CHALLENGE - Collect each line holding the string "that".

ROWS -
--- --- ---

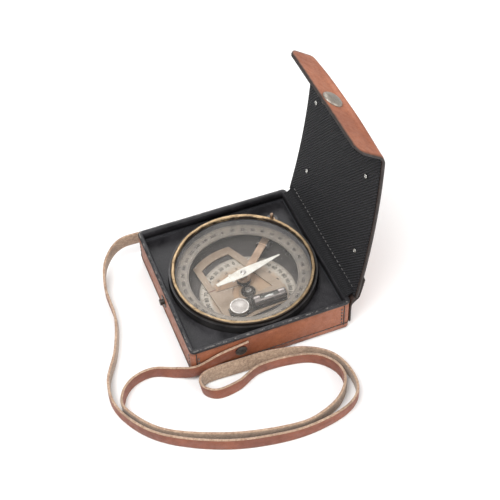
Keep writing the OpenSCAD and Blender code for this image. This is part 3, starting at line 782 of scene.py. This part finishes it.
def build_welts():
    """Dark seam between the walls and the bottom, and the raised joints at the near corners."""
    ring = rect_ring(CASE_HX, CASE_HY, CASE_R, SEAM_Z)

    def outward(p):
        x = max(0, abs(p.x) - (CASE_HX - CASE_R)) * math.copysign(1, p.x)
        y = max(0, abs(p.y) - (CASE_HY - CASE_R)) * math.copysign(1, p.y)
        return Vector((x, y, 0)).normalized()

    welts("bottom_welt", [(ring, outward)], True)
    foot, height, rows = 0.0042, 0.0185, 12
    posts = []
    for x in (0.0478, -0.0488):
        line = [Vector((x, -CASE_HY, foot + height * k / rows)) for k in range(rows + 1)]
        posts.append((line, lambda p: -Y_AXIS))
    welts("corner_welts", posts, False)


build_welts()


# ---------------------------------------------------------------- stitching and rivet ends
# A stitch's rings as (place, radius, lift): the first is a share of its length, the others of
# its radius
STITCH = ((-0.5, 0.25, -0.9), (-0.42, 0.8, -0.35), (-0.2, 1, 0.1), (0.2, 1, 0.1),
          (0.42, 0.8, -0.35), (0.5, 0.25, -0.9))


def stitch(centre, along, out, length, radius):
    """One thread stitch: a capsule bent into the surface at both ends."""
    side = along.cross(out).normalized()
    return loft([circle(centre + along * (t * length) + out * (lift * radius), side, out,
                        r * radius, 6) for t, r, lift in STITCH])


def seam(name, runs, body, material="thread", pitch=0.0032, length=0.0025, radius=0.00048):
    """Stitches along straight runs of (from, to, outward normal)."""
    verts, faces = [], []
    for a, b, out in runs:
        a, b, out = Vector(a), Vector(b), Vector(out).normalized()
        along = (b - a).normalized()
        for k in range(max(1, int((b - a).length / pitch))):
            centre = a + along * (pitch * (k + 0.5) + rng.uniform(-1, 1) * 0.0002)
            add_mesh(verts, faces,
                     *stitch(centre, along, out, length * rng.uniform(0.85, 1.1), radius))
    plain_piece(name, verts, faces, material, body)


def build_stitches():
    """The case's corner and bottom seams, and the hinge's seams inside and outside the lid."""
    y, x = -CASE_HY, -CASE_HX
    front, left = (0, -1, 0), (-1, 0, 0)
    seam("front_stitches", [((0.0462, y, 0.0055), (0.0462, y, 0.022), front),
                            ((-0.046, y, SEAM_Z), (0.0455, y, SEAM_Z), front),
                            ((-0.0475, y, 0.006), (-0.0475, y, 0.021), front)], "case")
    seam("left_stitches", [((x, -0.0485, 0.004), (x, -0.0485, 0.021), left),
                           ((x, 0.0485, 0.004), (x, 0.0485, 0.021), left)], "case")
    seam("back_stitches", [((0.0475, -y, 0.0035), (0.0475, -y, 0.022), (0, 1, 0)),
                           ((-0.0485, -y, 0.004), (-0.0485, -y, 0.021), (0, 1, 0))], "case")
    half, crease_u, outer_u, clearance, hinge_t = Y_AXIS * 0.048, 0.0056, 0.0128, 0.0001, 0.00135
    crease = lid_point(crease_u) - LID_OUT * clearance
    seam("hinge_stitches", [(crease - half, crease + half, -LID_OUT)], "lid", "pale_thread",
         0.0036, 0.0022, 0.00022)
    outer = lid_point(outer_u) + LID_OUT * (LID_T + hinge_t)
    seam("hinge_back_stitches", [(outer - half, outer + half, LID_OUT)], "lid")


build_stitches()


def build_rivet_ends():
    """Rolled ends of the lid's tubular rivets, standing on the cloth."""
    verts, faces = [], []
    rolled, wire, proud, steps = 0.00105, 0.00028, 0.00045, 24
    for u, y in LID_RIVETS:
        centre = lid_point(u) - LID_OUT * proud + Y_AXIS * y
        rings = []
        for radial in circle(Vector(), LID_DIR, Y_AXIS, 1, steps):
            rings.append(circle(centre + radial * rolled, radial, -LID_OUT, wire))
        add_mesh(verts, faces, *loft(rings, wrap=True))
    plain_piece("rivet_ends", verts, faces, "rivet_metal", "lid")


build_rivet_ends()


# ---------------------------------------------------------------- dial marks
GLYPHS = {}


def glyph_mesh(text):
    """Outline mesh of a numeral, centred, of unit size."""
    if text not in GLYPHS:
        curve = bpy.data.curves.new("numeral", "FONT")
        curve.body, curve.size, curve.extrude = text, 1.0, 0.0
        curve.align_x, curve.align_y = "CENTER", "CENTER"
        curve.resolution_u, curve.offset = 3, 0.018
        obj = bpy.data.objects.new("numeral", curve)
        bpy.context.collection.objects.link(obj)
        bpy.context.view_layer.update()
        graph = bpy.context.evaluated_depsgraph_get()
        mesh = bpy.data.meshes.new_from_object(obj.evaluated_get(graph))
        GLYPHS[text] = ([v.co.copy() for v in mesh.vertices],
                        [tuple(f.vertices) for f in mesh.polygons])
        bpy.data.objects.remove(obj)
        bpy.data.meshes.remove(mesh)
        bpy.data.curves.remove(curve)
    return GLYPHS[text]


class Marks:
    """Collects flat strokes and numerals around a centre, at one height. Degrees run
    anticlockwise from +X."""

    def __init__(self, centre, z):
        self.centre, self.z, self.verts, self.faces = centre, z, [], []

    def add(self, points, polygons=((0, 1, 2, 3),)):
        add_mesh(self.verts, self.faces, points, polygons)

    def place(self, r, angle):
        c = self.centre
        return Vector((c.x + r * math.cos(angle), c.y + r * math.sin(angle), self.z))

    def tick(self, degrees, r0, r1, width):
        a = math.radians(degrees)
        side = Vector((-math.sin(a), math.cos(a), 0)) * (width / 2)
        inner, outer = self.place(r0, a), self.place(r1, a)
        self.add([inner - side, outer - side, outer + side, inner + side])

    def line(self, start, end, width):
        """A stroke between two (x, y) places measured from the centre."""
        a, b = (self.centre + Vector((*p, self.z)) for p in (start, end))
        side = (b - a).normalized().cross(Z_AXIS) * (width / 2)
        self.add([a + side, b + side, b - side, a - side])

    def arc(self, a0, a1, r, width, steps=120):
        inner, outer = r - width / 2, r + width / 2
        for k in range(steps):
            a, b = (math.radians(a0 + (a1 - a0) * (k + i) / steps) for i in (0, 1))
            self.add([self.place(inner, a), self.place(outer, a),
                      self.place(outer, b), self.place(inner, b)])

    def numeral(self, text, degrees, r, size):
        points, polygons = glyph_mesh(text)
        a = math.radians(degrees)
        radial = Vector((math.cos(a), math.sin(a), 0))
        right = Vector((math.sin(a), -math.cos(a), 0))
        spot = self.place(r, a)
        self.add([spot + right * (p.x * size) + radial * (p.y * size) for p in points], polygons)

    def done(self, name, body, material="ink"):
        plain_piece(name, self.verts, self.faces, material, body)


def build_marks():
    """Ticks and numerals of the ring and the scale, and two lines on the clinometer's arm."""
    lift = 0.00004
    rim, numerals, circle_r, thin, thick = 0.0428, 0.0385, 0.0357, 0.00016, 0.00022
    ring = Marks(COMPASS, RING_TOP + lift)
    for degrees in range(360):
        ten = degrees % 10 == 0
        depth = 0.0022 if ten else 0.0016 if degrees % 5 == 0 else 0.0010
        ring.tick(degrees, rim - depth, rim, thick if ten else thin)
    for degrees in range(0, 360, 10):
        ring.numeral(str((90 - degrees) % 360), degrees, numerals, 0.0028)
    ring.arc(0, 360, circle_r, 0.00015, 180)
    ring.done("ring_marks", "compass")

    arc_w, outer, outer_numerals = 0.00016, 0.0310, 0.0270
    inner, inner_end, inner_numerals = 0.0186, 0.0200, 0.0220
    scale = Marks(PIVOT, SCALE_TOP + lift)
    for degrees in range(-38, 219, 2):
        depth, width = (0.0022, 0.00026) if degrees % 10 == 0 else (0.0013, 0.00018)
        scale.tick(degrees, outer - depth, outer, width)
    for degrees in range(-30, 211, 10):
        scale.numeral(str(abs(degrees - 90)), degrees, outer_numerals, 0.0035)
    for degrees in range(0, 181, 4):
        scale.tick(degrees, inner, inner_end, 0.0002)
    for degrees in range(10, 171, 20):
        scale.numeral(str(abs(degrees - 90) // 2), degrees, inner_numerals, 0.0022)
    scale.arc(-38, 218, outer, arc_w)
    scale.arc(0, 180, inner, arc_w)
    scale.done("scale_marks", "compass")

    arm = Marks(PIVOT, ARM_TOP + lift)
    arm.line((-0.0235, 0.0092), (-0.0195, 0.0095), 0.00065)
    arm.done("index_line", "clinometer", "index")
    sill = Marks(PIVOT, ARM_TOP + lift)
    sill.line((-0.0191, 0.0076), (-0.0038, 0.0076), 0.0003)
    sill.done("window_line", "clinometer")


build_marks()


# ---------------------------------------------------------------- snap, levels and pin spring
def build_snap_cap():
    """Domed cap of the snap, standing on the flap's grain side."""
    centre = FOLD + FLAP_DIR * SNAP_U + FLAP_OUT * FLAP_T
    profile = ((0.0064, 0), (0.0066, 0.0004), (0.0065, 0.0009), (0.0060, 0.0015),
               (0.0050, 0.0021), (0.0036, 0.0025), (0.0020, 0.0027), (0.0005, 0.00275))
    verts, faces = loft([circle(centre + FLAP_OUT * h, FLAP_DIR, Y_AXIS, r, 48)
                         for r, h in profile])
    plain_piece("snap_dome", verts, faces, "snap_metal", "flap", ["snap_cap"])


build_snap_cap()


def build_round_level():
    """The round level's air bubble, a little off centre, and the dark ring under it."""
    bubble = ((0.0004, 0.01075), (0.0014, 0.0109), (0.0019, 0.01125), (0.0014, 0.0116),
              (0.0004, 0.01175))
    ring = ((0.0024, 0.00962), (0.0024, 0.00970), (0.0027, 0.00970), (0.0027, 0.00962))
    off_centre = ROUND_LEVEL + Vector((0.0006, 0.0005, 0))
    for name, profile, centre, slot, material in (
            ("round_level_bubble", bubble, off_centre, "level_glass", "level_white"),
            ("round_level_ring", ring, ROUND_LEVEL, "level_white", "ink")):
        verts, faces = loft([circle(centre + Z_AXIS * z, X_AXIS, Y_AXIS, r, 48)
                             for r, z in profile])
        plain_piece(name, verts, faces, material, "clinometer")


build_round_level()


def build_tube_bubble():
    """Air bubble lying along the top of the tube level."""
    half, radius, steps = 0.0032, 0.0010, 6
    middle = PIVOT + Vector((0.0097, -0.0116, 0.0112 + 0.0011))
    rings = []
    for k in range(-steps, steps + 1):
        t = k / steps
        r = radius * math.sqrt(max(0.02, 1 - t * t))
        rings.append(circle(middle + X_AXIS * (half * t), Y_AXIS, Z_AXIS, r, 16))
    verts, faces = loft(rings)
    plain_piece("tube_bubble", verts, faces, "level_white", "clinometer")


build_tube_bubble()


def build_return_spring():
    """Coil round the push pin, which shortens as the pin goes down."""
    turns, steps, coil, wire = 5, 160, 0.0017, 0.00016
    foot, low, high = 0.015, 0.01516, 0.01844
    reach = 0.0468 / math.sqrt(2)
    axis = COMPASS + Vector((reach, reach, 0))
    rings = []
    for i in range(steps + 1):
        a = 2 * math.pi * turns * i / steps
        radial = Vector((math.cos(a), math.sin(a), 0))
        middle = axis + radial * coil + Z_AXIS * (low + (high - low) * i / steps)
        rings.append(circle(middle, radial, Z_AXIS, wire))
    verts, faces = loft(rings)
    obj = plain_piece("return_spring", verts, faces, "spring_steel", "compass",
                      ["pin_spring"])
    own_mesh(obj)


build_return_spring()


# ---------------------------------------------------------------- CAD nodes: finish and soft edges
BEVELS = {
    "insert_block": 0.0005, "housing": 0.0003, "front_rivet": 0.0003, "back_rivet": 0.0003,
    "snap_stud": 0.0003, "bezel_ring": 0.0001, "arm_plate": 0.00012, "level_bracket": 0.00015,
    "level_tube": 0.00015, "level_caps": 0.0002, "round_level_cup": 0.0001, "hub_boss": 0.0002,
    "hub_screw": 0.0002, "needle_blade": 0.00008, "needle_cap": 0.0001, "lift_lever": 0.0001,
    "setting_knob": 0.0002, "needle_post": 0.00015, "lid_rivets": 0.00008,
    "plate_screws": 0.0001, "snap_socket": 0.0001}
# Nodes whose look is not the one that their CAD slot is named after
FINISHES = {
    "arm_plate": "plate_tan", "round_level_cup": "steel", "round_level_glass": "level_lens",
    "balance_weight": "needle_white", "needle_cap": "steel", "lid_rivets": "dark_metal"}


def finish_cad():
    """Gives every CAD node in view the material named as its slot, and soft edges."""
    for row in frame["record"]["subparts"]:
        obj = frame["nodes"][row["node"]]
        material = M.get(FINISHES.get(row["node"], row["material_slot"]))
        if obj.hide_render or material is None:
            continue
        obj.data.materials.clear()
        obj.data.materials.append(material)
        width = BEVELS.get(row["node"])
        if width:
            bevel = obj.modifiers.new("soft_edges", "BEVEL")
            bevel.width, bevel.segments = width, 2
            bevel.limit_method, bevel.angle_limit = "ANGLE", math.radians(40)


finish_cad()


# ---------------------------------------------------------------- stage and light
def build_stage():
    """White floor, white surroundings and the plain view transform."""
    s = Shader("floor_white", 0.9)
    s.to("Base Color", s.mix(s.noise(3, 2), (0.90, 0.90, 0.90), (0.93, 0.93, 0.93)))
    size, z = 4.0, -0.0003
    corners = [(-size, -size, z), (size, -size, z), (size, size, z), (-size, size, z)]
    floor = make_object("floor", corners, [(0, 1, 2, 3)], (s.material,))
    world = bpy.data.worlds.new("studio")
    world.use_nodes = True
    background = world.node_tree.nodes["Background"]
    background.inputs[0].default_value = (1, 1, 1, 1)
    background.inputs[1].default_value = 0.55
    bpy.context.scene.world = world
    bpy.context.scene.view_settings.view_transform = "Standard"


def area_light(name, spot, aim, size, power, tint=(1, 1, 1)):
    """A round soft light at spot, aimed at aim."""
    data = bpy.data.lights.new(name, "AREA")
    data.shape, data.size, data.energy, data.color = "DISK", size, power, tint
    light = bpy.data.objects.new(name, data)
    light.location = spot
    direction = Vector(aim) - Vector(spot)
    light.rotation_euler = direction.to_track_quat("-Z", "Y").to_euler()
    bpy.context.collection.objects.link(light)


build_stage()
area_light("key", (-0.35, -0.25, 0.85), (0, 0, 0.02), 0.6, 7.0)
area_light("fill", (0.55, -0.75, 0.55), (0, 0, 0.03), 0.7, 4.5, (1, 0.98, 0.95))
area_light("back", (0.25, 0.75, 0.65), (0, 0, 0.05), 0.6, 4.0)
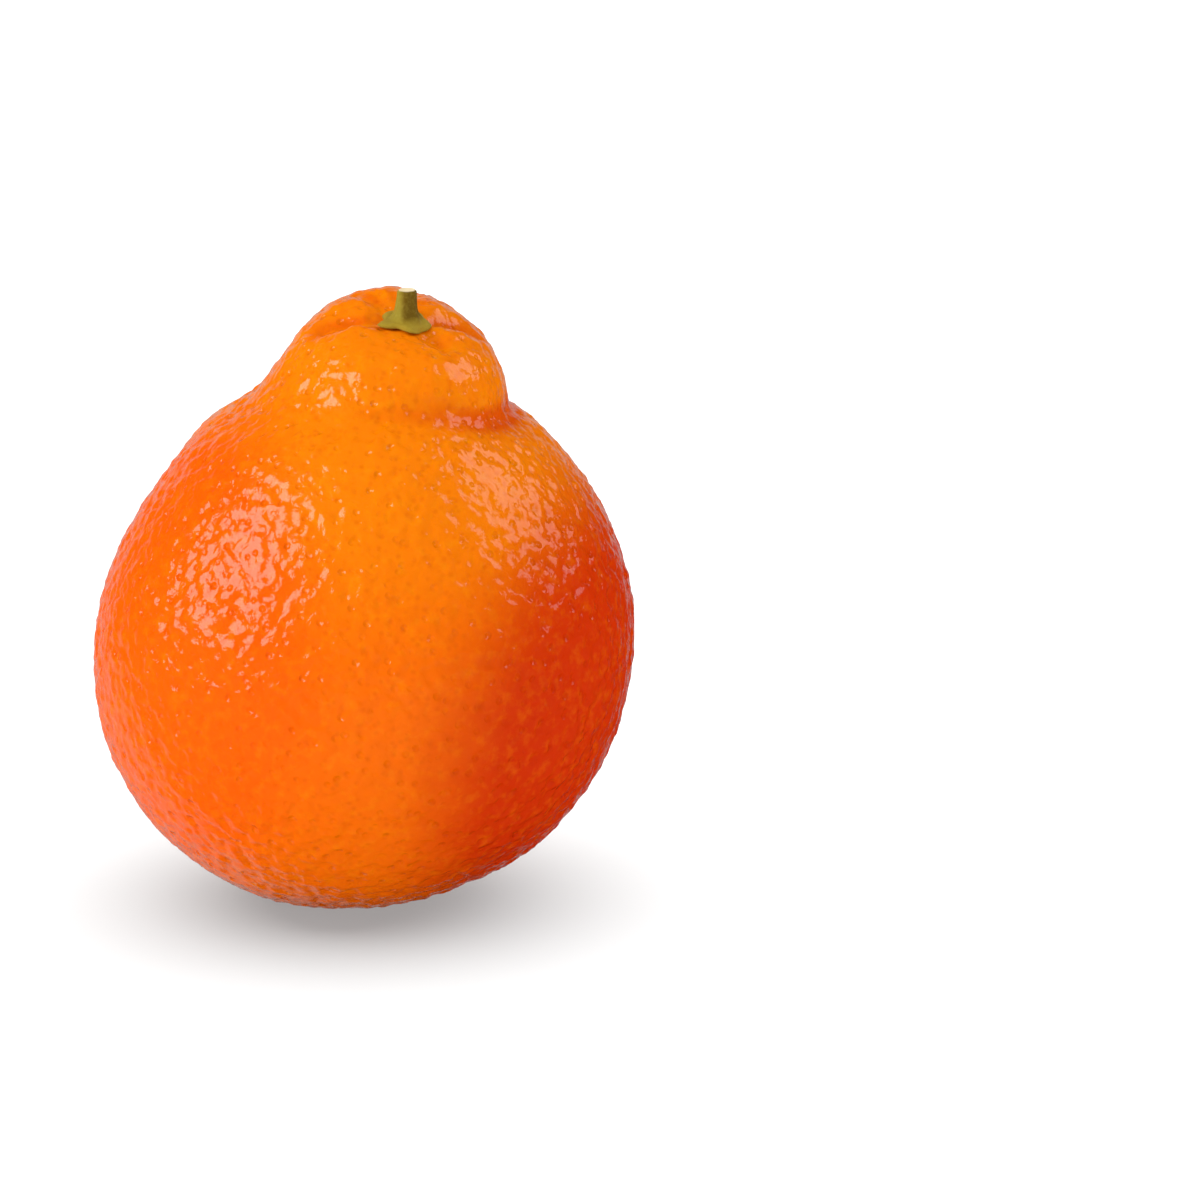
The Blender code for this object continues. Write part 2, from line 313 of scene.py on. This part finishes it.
def makeFruit():
    net = bmesh.new()
    bmesh.ops.create_icosphere(net, subdivisions=1, radius=1.0)
    cuts = rind["netSteps"] - 1
    bmesh.ops.subdivide_edges(net, edges=net.edges[:], cuts=cuts, use_grid_fill=True)
    mesh = bpy.data.meshes.new("wholeFruit")
    net.to_mesh(mesh)
    net.free()
    ball = np.empty(len(mesh.vertices) * 3)
    mesh.vertices.foreach_get("co", ball)
    ball = ball.reshape(-1, 3)
    ball /= np.linalg.norm(ball, axis=1)[:, None]
    skin = skinAround(spreadEvenly(ball))
    out = outward(skin)
    crease = creaseShade(skin)

    pits, radius, depth = scatterPits()
    tree = kdtree.KDTree(len(pits))
    for index, place in enumerate(pits):
        tree.insert(place, index)
    tree.balance()
    pitted = np.zeros(len(skin))
    for index, place in enumerate(skin):
        for _, pit, distance in tree.find_range(place, rind["pitRadius"][1]):
            if distance < radius[pit]:
                pitted[index] += depth[pit] * (1.0 - (distance / radius[pit]) ** 2) ** 2

    waves = noiseAt(skin, rind["waveSize"], rind["waveOctaves"])
    swells = noiseAt(skin + 0.5, rind["swellSize"], rind["swellOctaves"])
    offFoot = smoothStep(skin[:, 2], rind["footClear"], rind["footClear"] + rind["footFade"])
    relief = pitted - rind["waveHeight"] * waves - rind["swellHeight"] * swells
    skin -= out * (relief * offFoot)[:, None]
    skin = np.clip(skin, cadLow, cadHigh)
    mesh.vertices.foreach_set("co", skin.ravel())
    mesh.attributes.new("creaseShade", "FLOAT", "POINT").data.foreach_set("value", crease)
    mesh.shade_smooth()
    mesh.update()
    made = bpy.data.objects.new("wholeFruit", mesh)
    bpy.context.collection.objects.link(made)
    return made


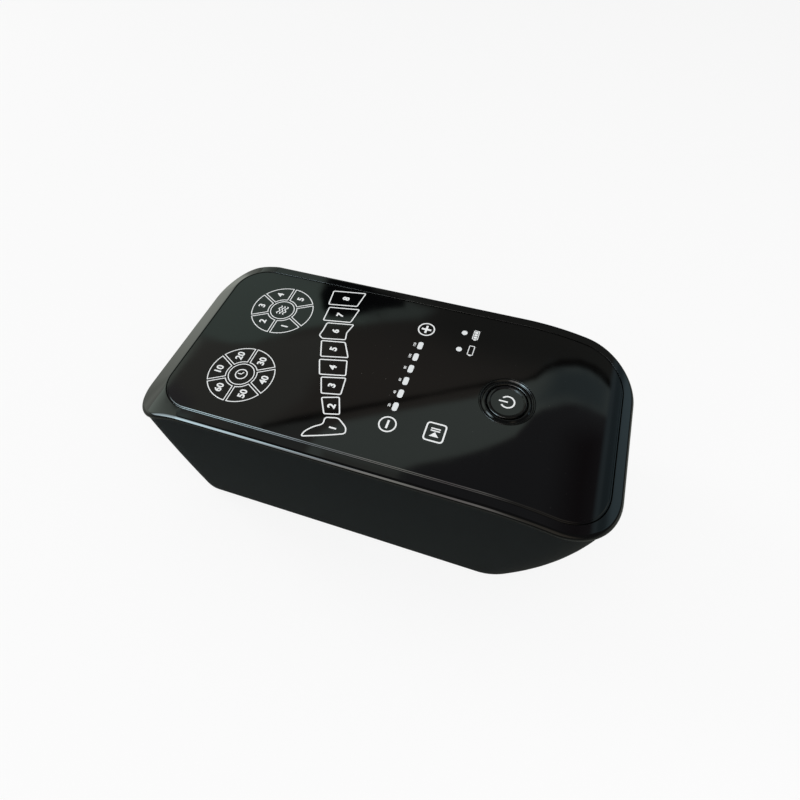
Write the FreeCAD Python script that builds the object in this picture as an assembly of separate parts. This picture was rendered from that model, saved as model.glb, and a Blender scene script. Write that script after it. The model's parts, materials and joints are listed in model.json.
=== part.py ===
import FreeCAD, Part
import math
import os

# Air compression controller for leg sleeves. Millimetres, +Z up, +Y away from the user.
# The origin is on the ground under the middle of the housing.

Vec = FreeCAD.Vector

# ---- Housing -------------------------------------------------------------------------------
length = 259.0               # Y, over the cover's rim
width = 120.0                # X, over the cover's rim
height = 96.5                # ground to the flat top
foot_stand = 2.0             # ground to the tub's underside
rim_radius_user = 31.0       # plan corners of the cover at the user's end
rim_radius_far = 24.0        # and at the far end
rim_fillet = 2.1             # rounded edge all round the cover
rim_depth = 3.0              # the cover's outer edge, below the top line
seam_gap = 0.4               # shadow line between cover and tub

# ---- Top line, seen from the side ----------------------------------------------------------
roll_length = 66.5           # the top rolls down over this length at the user's end
roll_radius = 148.0
slope_run = 19.3             # the far margin slopes down over this length
slope_angle = 38.4           # degrees
fold_radius = 4.0            # between the flat and the slope

# ---- Cover ---------------------------------------------------------------------------------
cover_floor = 2.0            # left under the panel's recess
tongue_wall = 1.4
tongue_height = 5.0          # reaches down inside the tub
tongue_clearance = 0.1

# ---- Control panel -------------------------------------------------------------------------
panel_width = 106.8
panel_margin_user = 7.0      # panel's edge to the cover's rim
panel_margin_far = 20.5
panel_radius_user = 23.7
panel_radius_far = 18.0
panel_thickness = 1.8
panel_gap = 0.35             # groove round the panel
panel_edge = 0.4             # rounded top edges beside the groove

# ---- Tub -----------------------------------------------------------------------------------
tub_step = 1.2               # the tub's wall stands in from the cover's edge
tub_wall = 2.3
tub_floor = 2.5
side_draft = 0.9             # degrees, long sides
sweep_user = 26.0            # the end wall curves in this far at the underside
sweep_far = 7.5
tub_radius_user = 28.0
tub_radius_far = 21.0
tub_bottom_fillet = 3.5
vent_count = 7
vent_width = 2.0
vent_length = 26.0
vent_pitch = 5.0
vent_round = 0.9             # corners of a slot
vent_x = 26.0                # middle of the intake slots, under the main board
vent_y = 20.0                # from the middle of the housing

# ---- Power button --------------------------------------------------------------------------
button_inset = 64.5          # user's end to the middle of the cap
button_radius = 10.4
button_gap = 0.25            # between the cap and its bezel
button_travel = 0.6
button_sink = 0.3            # cap's rim below the panel
button_dish_radius = 8.5
button_dish = 0.5
button_hollow = 0.2          # the dish is this much deeper in its middle
button_edge = 0.6            # rounding of the cap's rim
button_body = 7.0            # height of the cap's guided wall
button_flange = 1.0          # holds the cap under the bezel
bezel_radius = 14.3
bezel_lip = 0.8              # rounded outer edge
bezel_dish = 0.9
bezel_sleeve_wall = 1.75     # round the cap, under the cover
bezel_bead = 1.3             # raised ring beside the cap
bezel_seat_gap = 0.1         # between the bezel and its holes

# ---- Lights --------------------------------------------------------------------------------
light_count = 6
light_pitch = 8.5
light_middle_x = 1.25
light_inset = 117.25         # user's end to the row
light_length = 5.75
light_width = 3.2
light_round = 1.3
battery_light_x = (26.25, 38.75)
battery_light_inset = 96.5
battery_light_radius = 1.8
light_flange = 0.8           # wider foot under the cover
light_flange_height = 1.2

# ---- Display board -------------------------------------------------------------------------
board_depth = 14.0           # flat top to the board's upper face
board_thickness = 1.6
display_width = 88.0
display_user_inset = 55.5    # housing's end to the board's end
display_far_inset = 37.5
display_screw_inset = 4.0
display_boss_radius = 3.0
led_size = 2.0
led_height = 0.8
film_thickness = 0.3
film_width = 98.0
film_user_inset = 79.5
film_far_inset = 31.5
switch_size = 6.0
switch_height = 4.3
plunger_radius = 1.6
plunger_stroke = 0.85        # plunger standing out of the switch
plunger_depth = 2.0          # plunger inside the switch
running_clearance = 0.05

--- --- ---

THE SOLUTION -
# Nodes whose look is not the one that their CAD slot is named after
Write the FreeCAD Python script that builds the object in this picture as an assembly of separate parts. This picture was rendered from that model, saved as model.glb, and a Blender scene script. Write that script after it. The model's parts, materials and joints are listed in model.json.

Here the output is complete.